### Given exercise
Could you print every line from the first one of the records below through the line containing "along the right", with both included and nothing else?

### Materials provided
● ● ● ● ● ● ●
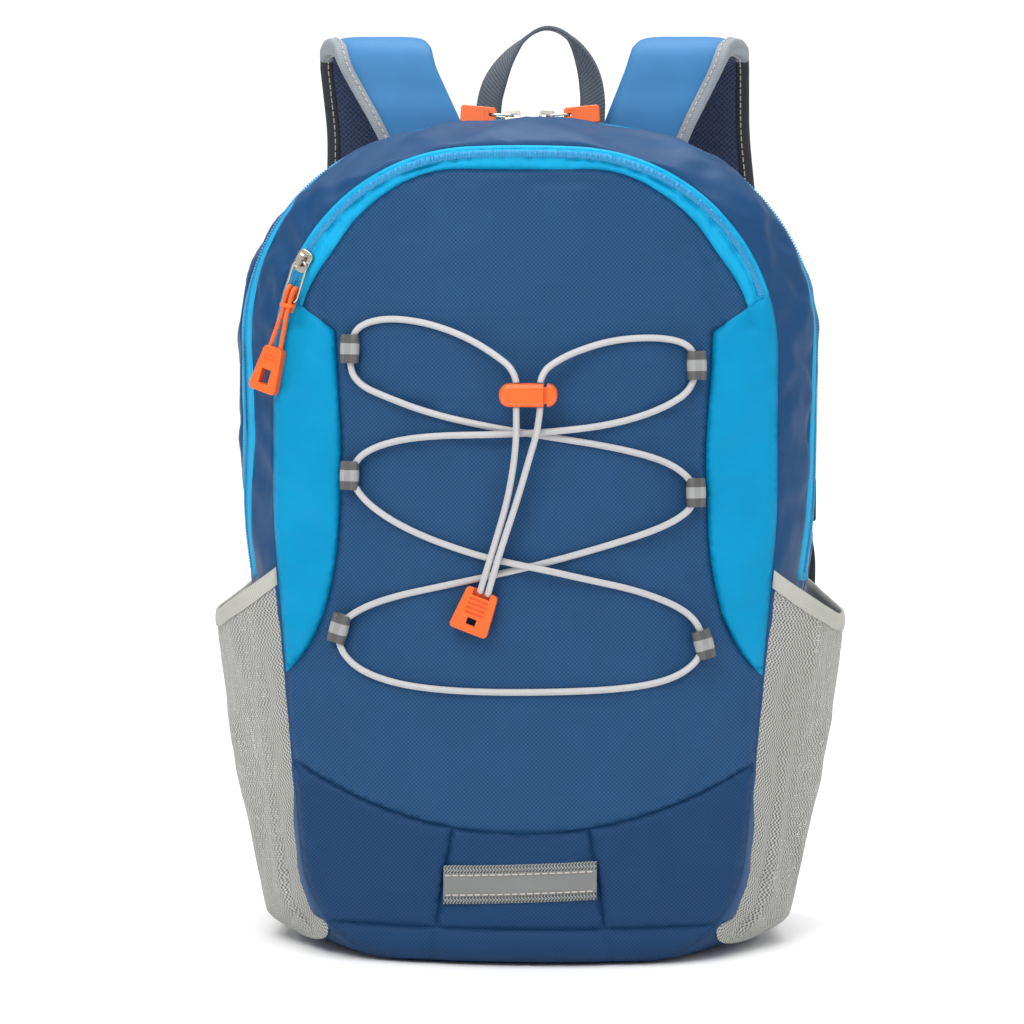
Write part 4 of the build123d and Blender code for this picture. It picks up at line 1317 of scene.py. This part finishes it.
class Strap:
    """Stations along the right strap, from the yoke over the apex down to the ladder lock."""

    def __init__(self, spread):
        path = resample(rounded(STRAP_PATH, STRAP_PATH_RADII, 12), STRAP_STATIONS)
        self.path = path
        step = unit(np.gradient(path, axis=0))
        self.out = np.stack([np.zeros(len(path)), -step[:, 1], step[:, 0]], axis=1)
        apex = int(np.argmax(path[:, 0] > STRAP_APEX_Y))
        self.inner = self.edge(path, apex, STRAP_UP_INNER, STRAP_DOWN_INNER)
        self.outer = self.edge(path, apex, STRAP_UP_OUTER, STRAP_DOWN_OUTER)
        spread = spread * np.clip((path[:, 1] - 400) / 70, 0, 1)
        self.inner, self.outer = self.inner + spread, self.outer + spread
        path[:, 1] -= STRAP_SINK * np.clip((path[:, 1] - 430) / 50, 0, 1)
        self.lengths = lengths_along(path)

    def edge(self, path, apex, rising, falling):
        """Place of one edge at each station, from its places by height before and after the apex."""
        up, down = np.array(rising, float), np.array(falling[::-1], float)
        x = np.r_[np.interp(path[:apex, 1], up[:, 1], up[:, 0]),
                  np.interp(path[apex:, 1], down[:, 1], down[:, 0])]
        padded = np.r_[[x[0]] * 3, x, [x[-1]] * 3]
        return np.convolve(padded, np.ones(7) / 7, mode="valid")

    def section(self, i, low, high, thick, power=0.34, crown=0.6):
        """Ring of points across the strap at station i, between two x places."""
        centre, half = (low + high) / 2, (high - low) / 2
        ring, cloth = [], []
        for k in range(32):
            turn = 2 * math.pi * (k + 0.5) / 32
            c, s = math.cos(turn), math.sin(turn)
            u = math.copysign(abs(c) ** power, c)
            h = math.copysign(abs(s) ** 0.55, s) * thick / 2 * (1 + crown * 0.12 * (1 - u * u))
            x = centre + u * half
            ring.append((x, self.path[i, 0] + self.out[i, 1] * h, self.path[i, 1] + self.out[i, 2] * h))
            cloth.append((self.lengths[i], x + (0 if s > 0 else 200), 0))
        return ring, cloth


def make_straps():
    """Both shoulder straps with their binding, ladder lock tabs and lower webbings."""
    last = STRAP_STATIONS
    taper = np.clip((last - np.arange(last + 1)) / 6, 0.45, 1) ** 0.6
    wrinkle_at = np.array([(length * 5, u) for length in range(last + 1) for u in np.linspace(0, 60, 32)])
    wrinkle = ripple(wrinkle_at, (16, 30), 6.1).reshape(last + 1, 32)
    for side, sign in (("right", 1), ("left", -1)):
        strap = Strap(STRAP_SPREAD[side])
        flip = np.array([sign, 1, 1])
        pads, pad_cloth, binds, bind_cloth = [], [], [], []
        for i in range(last + 1):
            outer = strap.outer[i] - BINDING_W * 0.7
            ring, cloth = strap.section(i, strap.inner[i], outer, STRAP_T * taper[i])
            ring = np.array(ring)
            ring += strap.out[i] * (wrinkle[i] * 0.55)[:, None]
            pads.append(ring * flip)
            pad_cloth.append(cloth)
            ring, cloth = strap.section(i, strap.outer[i] - BINDING_W, strap.outer[i],
                                        (STRAP_T * 0.8 + 2 * BINDING_EXTRA) * taper[i], power=0.5, crown=-0.2)
            binds.append(np.array(ring) * flip)
            bind_cloth.append(cloth)
        pad = build_strap(side, "shoulder_strap", pads, pad_cloth, [STRAP_NYLON, LINING])
        build_strap(side, "strap_binding", binds, bind_cloth, [TWILL, TWILL_SHADED])
        sew_binding(strap, side, flip, taper)
        make_tab(side, flip)
        make_lower_web(side, sign)


def build_strap(side, name, points, cloth, materials):
    """Closed tube; a pad takes its lining towards the wearer, a binding takes a painted-shade copy of its
    twill past the apex.
    """
    points = np.array(points)
    mesh = Mesh()
    mesh.grid(points, np.array(cloth), closed=True, capped=True)
    count = points.shape[1]
    for n, face in enumerate(mesh.faces[:-2]):
        station, column = divmod(face[0], count)
        # Pad faces towards the wearer take the real lining; binding faces past the apex take the
        # painted-shade twill.
        lined_or_shaded = column >= count // 2 if name == "shoulder_strap" else station > STRAP_SHADE_FROM
        mesh.slots[n] = int(lined_or_shaded)
    made = mesh.build(f"{name}_{side}_cloth", materials)
    recalculate(made)
    return finish_piece(made, f"strap_{side}", [f"{name}_{side}"])


def recalculate(made):
    """Closed mesh whose normals all point outwards."""
    work = bmesh.new()
    work.from_mesh(made.data)
    bmesh.ops.recalc_face_normals(work, faces=work.faces)
    work.to_mesh(made.data)
    work.free()


def sew_binding(strap, side, flip, taper):
    """Pale topstitch along both faces of the strap's binding."""
    mesh = Mesh()
    for face in (1, -1):
        line, outward = [], []
        for i in range(len(strap.path)):
            lift = face * (STRAP_T * 0.8 / 2 + BINDING_EXTRA) * taper[i]
            x = strap.outer[i] - BINDING_W * 0.62
            line.append(np.array((x, strap.path[i, 0] + strap.out[i, 1] * lift,
                                  strap.path[i, 1] + strap.out[i, 2] * lift)) * flip)
            outward.append(strap.out[i] * face * flip)
        stitches(mesh, line, outward, 2.6, 1.3, radius=0.34)
    finish_piece(mesh.build(f"strap_stitches_{side}", [THREAD]), f"strap_{side}")


def make_tab(side, flip):
    """Webbing tab that holds the ladder lock at the strap's end."""
    fold = [(142, 250), (141.6, 232), (138.6, 226), (135.4, 232), (135.6, 250)]
    path = resample(rounded(fold, [2, 2.4, 2], 6), 40)
    step = unit(np.gradient(path, axis=0))
    centres = np.array([(LADDER_X - 0.5, y, z) for y, z in path]) * flip
    normals = np.array([(0, -s[1], s[0]) for s in step])
    across = np.array([(1, 0, 0)] * len(path))
    made = build_ribbon(f"ladder_tab_{side}", DARK_WEB, centres, across, normals, WEB_W - 1, WEB_T - 0.1)
    finish_piece(made, f"strap_{side}")


def make_lower_web(side, sign):
    """Lower webbing, bowed out between the ladder lock and its anchor."""
    profile = resample(rounded(WEB_SIDE, [80, 80], 10), 70)
    outline = rounded(WEB_OUTLINE, [60, 60], 10)
    order = np.argsort(outline[:, 1])
    x = np.interp(profile[:, 1], outline[order, 1], outline[order, 0])
    centres = np.stack([x * sign, profile[:, 0], profile[:, 1]], axis=1)
    step = unit(np.gradient(centres, axis=0))
    level = unit(np.cross(step, np.array([0, 1.0, 0.25])))
    name = f"strap_webbing_{side}_cloth"
    made = build_ribbon(name, DARK_WEB, centres, level, np.cross(step, level), WEB_W, WEB_T)
    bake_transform(made)
    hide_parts(f"strap_webbing_{side}")
    make_anchor(side, sign)


def make_anchor(side, sign):
    """Folded triangular tab that sews the lower webbing into the base corner."""
    loop = resample(rounded(ANCHOR + [ANCHOR[0], ANCHOR[1]], [2.5, 2.0, 2.5], 5)[1:-6], 60)[:-1]
    middle = loop.mean(axis=0)
    rows, cloth = [], []
    for inset, height in ((0.0, 0.0), (0.0, 1.4), (0.8, 3.0), (3.0, 4.0), (8.0, 4.4)):
        ring = middle + (loop - middle) * (1 - inset / 16)
        rows.append([(p[0] * sign, BACK_Y + BACK_THICK + height, p[1]) for p in ring])
        cloth.append([(p[0], p[1], 0) for p in ring])
    mesh = Mesh()
    mesh.grid(np.array(rows), np.array(cloth), closed=True, capped=True)
    made = mesh.build(f"webbing_anchor_{side}_cloth", [NYLON])
    recalculate(made)
    finish_piece(made, "bag", [f"webbing_anchor_{side}"])


make_straps()


# ---- haul loop ----
def make_haul_loop():
    """Webbing loop that faces forward at its feet and twists edge-on over its top."""
    route = [(-25, 428, 0), (-26, 440, 5), (-24, 455, 20), (-16, 472, 55), (-3, 486, 85), (8, 490, 92),
             (20, 484, 98), (29, 468, 130), (32, 452, 158), (31.5, 439, 174), (31, 428, 180)]
    line = cord_points("haul", [(x, HAUL_Y, z) for x, z, _ in route])
    places = np.array([tuple(p) for p in line])
    travelled = lengths_along(places)
    marks = np.linspace(0, travelled[-1], len(route))
    twist = np.radians(np.interp(travelled, marks, [turn for _, _, turn in route]))
    step = unit(np.gradient(places, axis=0))
    depth = np.array([0, 1.0, 0])
    level = unit(np.cross(step, depth))
    across = level * np.cos(twist)[:, None] + depth * np.sin(twist)[:, None]
    made = build_ribbon("haul_loop_webbing", WEBBING, places, across, np.cross(step, across), HAUL_W, HAUL_T)
    finish_piece(made, "haul_loop", ["haul_loop"])


make_haul_loop()


# ---- back panel ----
def make_back():
    """Padded back: two ventilated pads beside a hollow channel, bound round its edge."""
    loop = full_outline(BACK_OUTLINE)
    closed = np.concatenate([loop, loop[:1]])
    flat, triangles = fill_outline(loop, [closed], 4.2, 2.0)
    edge = distance_to(flat, [closed])
    x, z = np.abs(flat[:, 0]), flat[:, 1]
    pad = np.clip((x - 12) / 8, 0, 1) * np.clip((edge - 14) / 8, 0, 1) * np.clip((372 - z) / 10, 0, 1)
    pad = pad * pad * (3 - 2 * pad)
    grooves = sum(np.exp(-((z - level) / 3.5) ** 2) for level in (110, 200, 290))
    thick = BACK_THICK - 4.5 + 8.5 * pad * (1 - 0.75 * grooves * (x > 12))
    thick += 3.5 * np.clip(edge / 10, 0, 1) * (1 - pad) + 0.6 * ripple(flat, (30, 40), 1.7)
    outer = np.stack([flat[:, 0], BACK_Y + thick, flat[:, 1]], axis=1)
    cloth = np.stack([flat[:, 0], flat[:, 1], np.zeros(len(flat))], axis=1)
    mesh = Mesh()
    turned = orient(outer, triangles, (0, 1, 0))
    mesh.add(outer, [tuple(t) for t in turned], cloth)
    made = mesh.build("back_panel_cloth", [AIR_MESH])
    finish_piece(made, "bag", ["back_panel"], thick=2.5)
    rim = Mesh()
    inset = full_outline(BACK_OUTLINE, 1.0)
    line = [(p[0], BACK_Y + 2.6, p[1] + 0.4) for p in np.concatenate([inset, inset[:1]])]
    tube(rim, line, 2.4, sides=10)
    finish_piece(rim.build("back_edge_binding", [NYLON]), "bag")


make_back()


# ---- CAD pieces that keep their shape ----
def finish_cad():
    """Materials, smooth shading and small rounded edges for the nodes that stay."""
    finishes = {
        "front_zip_slider": NICKEL, "front_pull_ring": NICKEL, "front_pull_grip": ORANGE,
        "main_slider_left": NICKEL, "main_slider_right": NICKEL,
        "main_pull_ring_left": NICKEL, "main_pull_ring_right": NICKEL,
        "main_pull_grip_left": ORANGE, "main_pull_grip_right": ORANGE,
        "cord_lock_body": ORANGE, "cord_lock_button": ORANGE, "cord_lock_spring": STEEL,
        "cord_end_clip": ORANGE,
        "ladder_lock_left": BLACK, "ladder_lock_right": BLACK, "front_pocket_divider": NYLON,
    }
    for name, material in finishes.items():
        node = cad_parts[name]
        node.data.materials.clear()
        node.data.materials.append(material)
        bevel = node.modifiers.new("edge", "BEVEL")
        bevel.width = 0.25 * MM
        bevel.segments = 2
        bevel.limit_method = "ANGLE"
        bevel.angle_limit = math.radians(35)
        bevel.harden_normals = True
        for polygon in node.data.polygons:
            polygon.use_smooth = True


finish_cad()


# ---- studio ----
def area_light(name, at, size, power):
    """Round soft light aimed at the bag's middle."""
    data = bpy.data.lights.new(name, "AREA")
    data.shape = "DISK"
    data.size = size
    data.energy = power
    lamp = bpy.data.objects.new(name, data)
    lamp.location = at
    lamp.rotation_mode = "QUATERNION"
    lamp.rotation_quaternion = (Vector((0, 0, 0.2)) - Vector(at)).to_track_quat("-Z", "Y")
    bpy.context.scene.collection.objects.link(lamp)


def make_studio():
    """White surround that is brightest overhead, three soft lights and a white floor."""
    world = bpy.data.worlds.new("studio")
    world.use_nodes = True
    tree = world.node_tree
    height = tree.nodes.new("ShaderNodeSeparateXYZ")
    tree.links.new(tree.nodes.new("ShaderNodeTexCoord").outputs["Generated"], height.inputs[0])
    sky = tree.nodes.new("ShaderNodeValToRGB")
    tree.links.new(height.outputs["Z"], sky.inputs[0])
    stops = sky.color_ramp.elements
    stops[0].position, stops[1].position = 0.06, 0.95
    stops[0].color, stops[1].color = (0.66, 0.66, 0.66, 1), (1, 1, 1, 1)
    for place, level in ((0.22, 0.16), (0.55, 0.26), (0.75, 1.0)):
        stops.new(place).color = (level, level, level, 1)
    tree.links.new(sky.outputs["Color"], tree.nodes["Background"].inputs["Color"])
    tree.nodes["Background"].inputs["Strength"].default_value = 1.65
    bpy.context.scene.world = world
    area_light("key", (-0.35, -0.85, 1.05), 0.7, 6.5)
    area_light("fill", (1.6, -1.6, 1.2), 1.6, 6)
    area_light("top", (0.1, 0.4, 2.2), 1.6, 26)
    s = Shader("floor", 0.7)
    s.colour(s.mix(s.object_noise(3), (0.93, 0.93, 0.93, 1), (0.95, 0.95, 0.95, 1)))
    data = bpy.data.meshes.new("floor")
    data.from_pydata([(-12, -12, 0), (12, -12, 0), (12, 12, 0), (-12, 12, 0)], [], [(0, 1, 2, 3)])
    data.materials.append(s.material)
    floor = bpy.data.objects.new("floor", data)
    bpy.context.scene.collection.objects.link(floor)
    bpy.context.scene.view_settings.view_transform = "Standard"


make_studio()
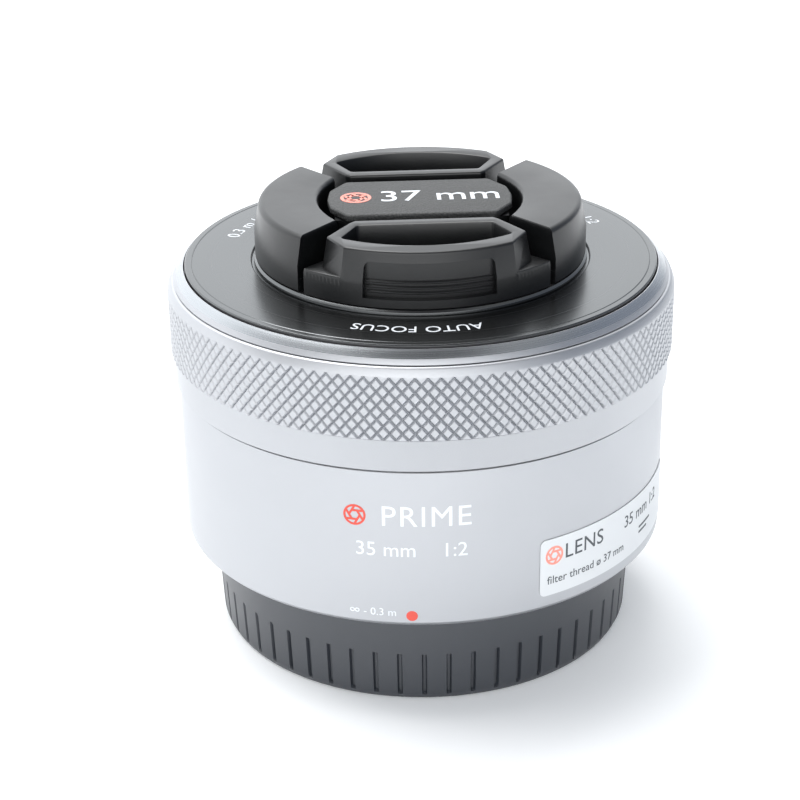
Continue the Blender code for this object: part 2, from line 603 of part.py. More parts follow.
● ● ● ● ● ● ●
### Answer to this exercise
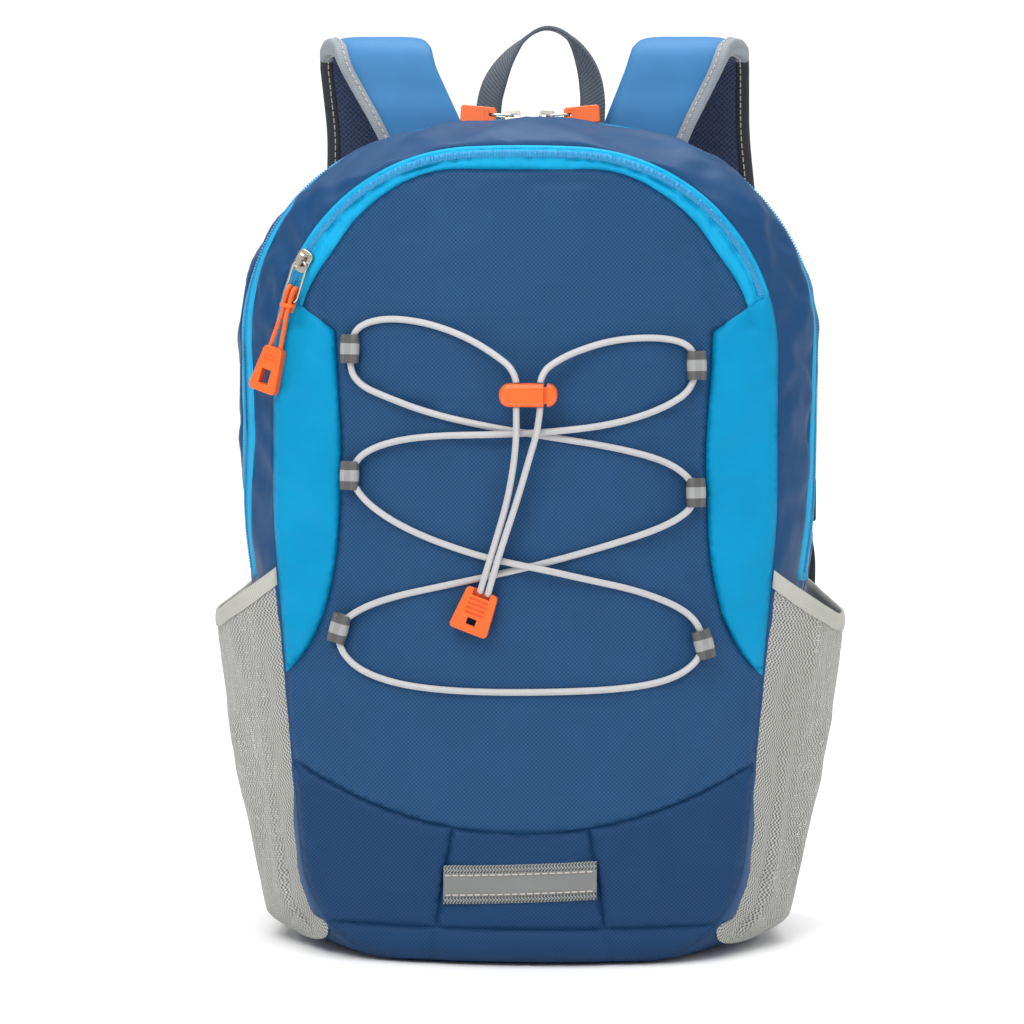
Write part 4 of the build123d and Blender code for this picture. It picks up at line 1317 of scene.py. This part finishes it.
class Strap:
    """Stations along the right strap, from the yoke over the apex down to the ladder lock."""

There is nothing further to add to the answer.